Irrespective of why the precursor did not cause the probe detection threshold in the adaptation-of-suppression experiment to increase, the fact that it did not suggests that the observed overshoot was not associated with any appreciable increase in the signal response. In contrast, for enhancement, there is clear evidence that the precursor causes the signal response to increase (Viemeister and Bacon 1982; Byrne et al. 2011). However, this does not necessarily imply that enhancement is caused by adaptation of suppression. In fact, Wright et al. (1993) and Wright (1996) produced evidence against the adaptation-of-suppression account of enhancement. They measured suppression and enhancement in same set of participants and found a negative correlation between them; the adaptation-of-suppression hypothesis would predict a positive correlation. Furthermore, Viemeister and Bacon found, albeit with few participants, that the signal response was enhanced by a similar amount irrespective of whether the masker was actually present. Although Viemeister and Bacon speculated otherwise, it would generally be assumed that, when the masker was absent, the signal would not have been suppressed, and so, the observed enhancement could not have been caused by adaptation of suppression.

It is possible that enhancement is caused, not by adaptation of suppression, but, rather, by an increase in the responsiveness of the frequency channels within the spectral complement of the precursor. Thus, the mechanism of enhancement may be related to the mechanism underlying the Zwicker tone (Zwicker 1964; Lummis and Guttman 1972).
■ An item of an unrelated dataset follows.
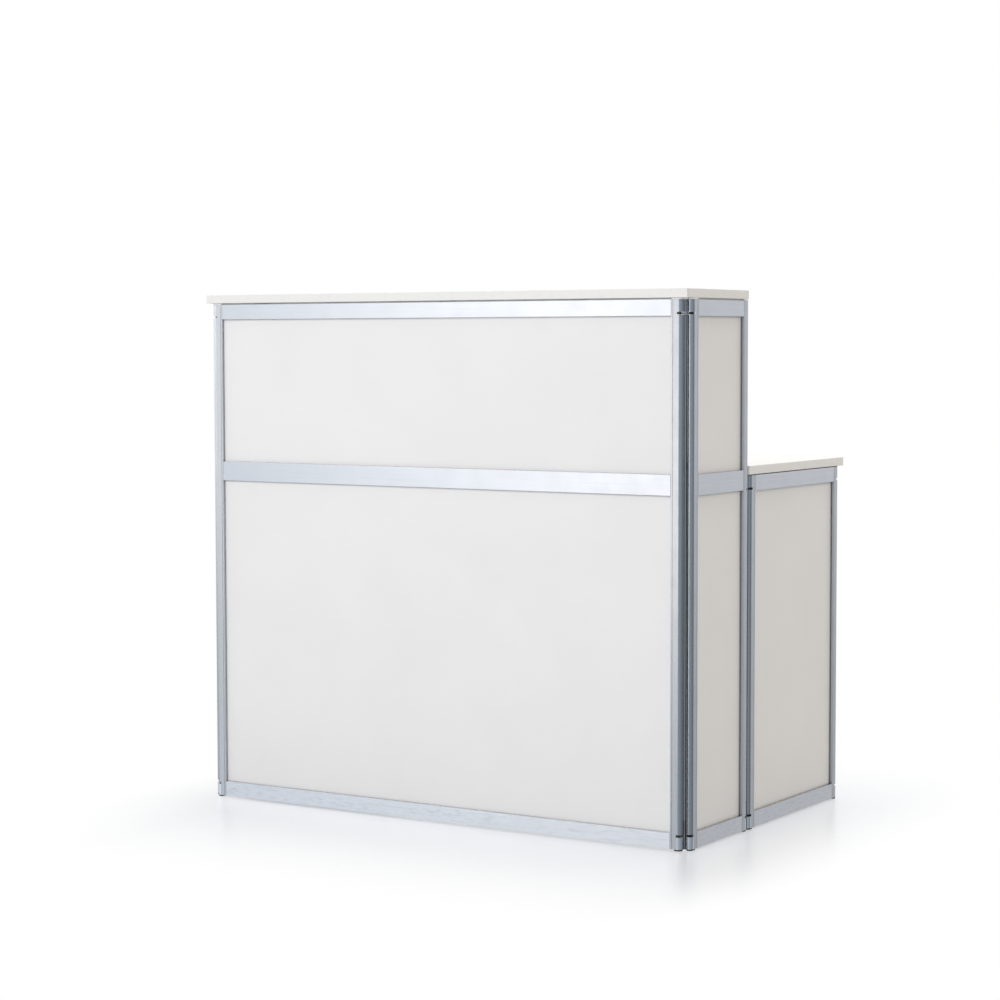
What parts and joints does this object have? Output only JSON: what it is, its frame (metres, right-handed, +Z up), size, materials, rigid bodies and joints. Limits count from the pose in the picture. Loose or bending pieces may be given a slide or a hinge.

The Zwicker tone is a faint tonal sensation following the presentation of a spectrally notched precursor similar to those used to produce enhancement, with a pitch in the range of the precursor notch. Wiegrebe et al. (1996) reported evidence suggesting that the Zwicker tone arises as a result of an increase in auditory responsiveness at frequencies corresponding to the Zwicker-tone pitch; at these frequencies, absolute hearing sensitivity was increased following the precursor presentation. The amount of increase in hearing sensitivity (up to 13 dB) was similar to the amount of increase in the signal response as a result of enhancement (Viemeister and Bacon 1982; Byrne et al. 2011). The Zwicker tone is an inconspicuous percept and can only be elicited at low or medium precursor levels. As a result, the precursor levels used by Wiegrebe et al. were much lower than those used in many enhancement experiments. Thibodeau (1991) showed that robust enhancement occurs up to very high precursor levels (91 dB SPL). It is currently not known whether the increase in absolute hearing sensitivity found by Wiegrebe et al. is limited to low and medium precursor levels like the Zwicker tone, or whether it persists at high precursor levels like enhancement. The properties of the Zwicker tone suggest that it arises centrally rather than peripherally. For instance, it is impossible to produce beating between the Zwicker tone and an external tone of a similar frequency (Krump 1993) and the Zwicker tone does not interact with spontaneous otoacoustic emissions (Wiegrebe et al. 1996). There is evidence suggesting that enhancement also arises centrally. Physiological studies have found enhancement in single-neuron responses in the inferior colliculus (Nelson and Young 2010) but not in the auditory nerve (Palmer et al. 1995). Psychophysical findings suggest that enhancement occurs, at least in part, beyond the point where the monaural pathways converge (Serman et al. 2008; Carcagno et al. 2012). More extensive characterization is needed to better understand the relationship between the two phenomena.

Enhancement causes an increase in the signal response, which, like the Zwicker tone, might be caused by an increase in auditory responsiveness within the spectral complement of the precursor, and which manifests as an increase in the signal’s forward-masking effectiveness. In contrast, in overshoot, any precursor-induced increase in auditory responsiveness would not be expected to change the signal’s forward-masking effectiveness. This is because of the short signal durations used in overshoot experiments. Any increase in auditory responsiveness would likely outlast the signal and equally affect the probe, leaving the probe detection threshold unchanged. The current study included a control experiment, which measured the probe detection threshold in the presence of the masker alone and the masker and precursor combined. Any precursor-induced increase in responsiveness to the probe should have resulted in a decrease in probe detection threshold. This however, was not observed.

Our results indicate that overshoot associated with a precursor and masker with energy only above the signal frequency is likely based on a different mechanism than enhancement. It is possible that enhancement only occurs when the precursor contains energy both below and above the signal frequency. This has been shown to be the case for the Zwicker tone, which is abolished when the lower and upper bands of the precursor are presented to different ears (Krump 1993, cited in Wiegrebe et al. 1996). Precursor and masker energy above the signal frequency accounts for the majority of off-frequency overshoot (Schmidt and Zwicker 1991). It is possible that off-frequency overshoot is caused by transient masking. Transient masking refers to the perceptual confusion between two transient events that occur close together in time (the short signal and masker onset in the case of overshoot; Bacon and Moore 1987). Alternatively, off-frequency overshoot may be caused by attentional diversion. Scharf et al. (2008) found evidence suggesting that the masker onset diverts attention away from the signal frequency towards the masker frequency and that the precursor mitigates this effect by allowing the listener to refocus attention back to the signal frequency. Both transient masking and attentional refocusing are higher-level effects, which, unlike enhancement, are unlikely to have correlates in subcortical processing.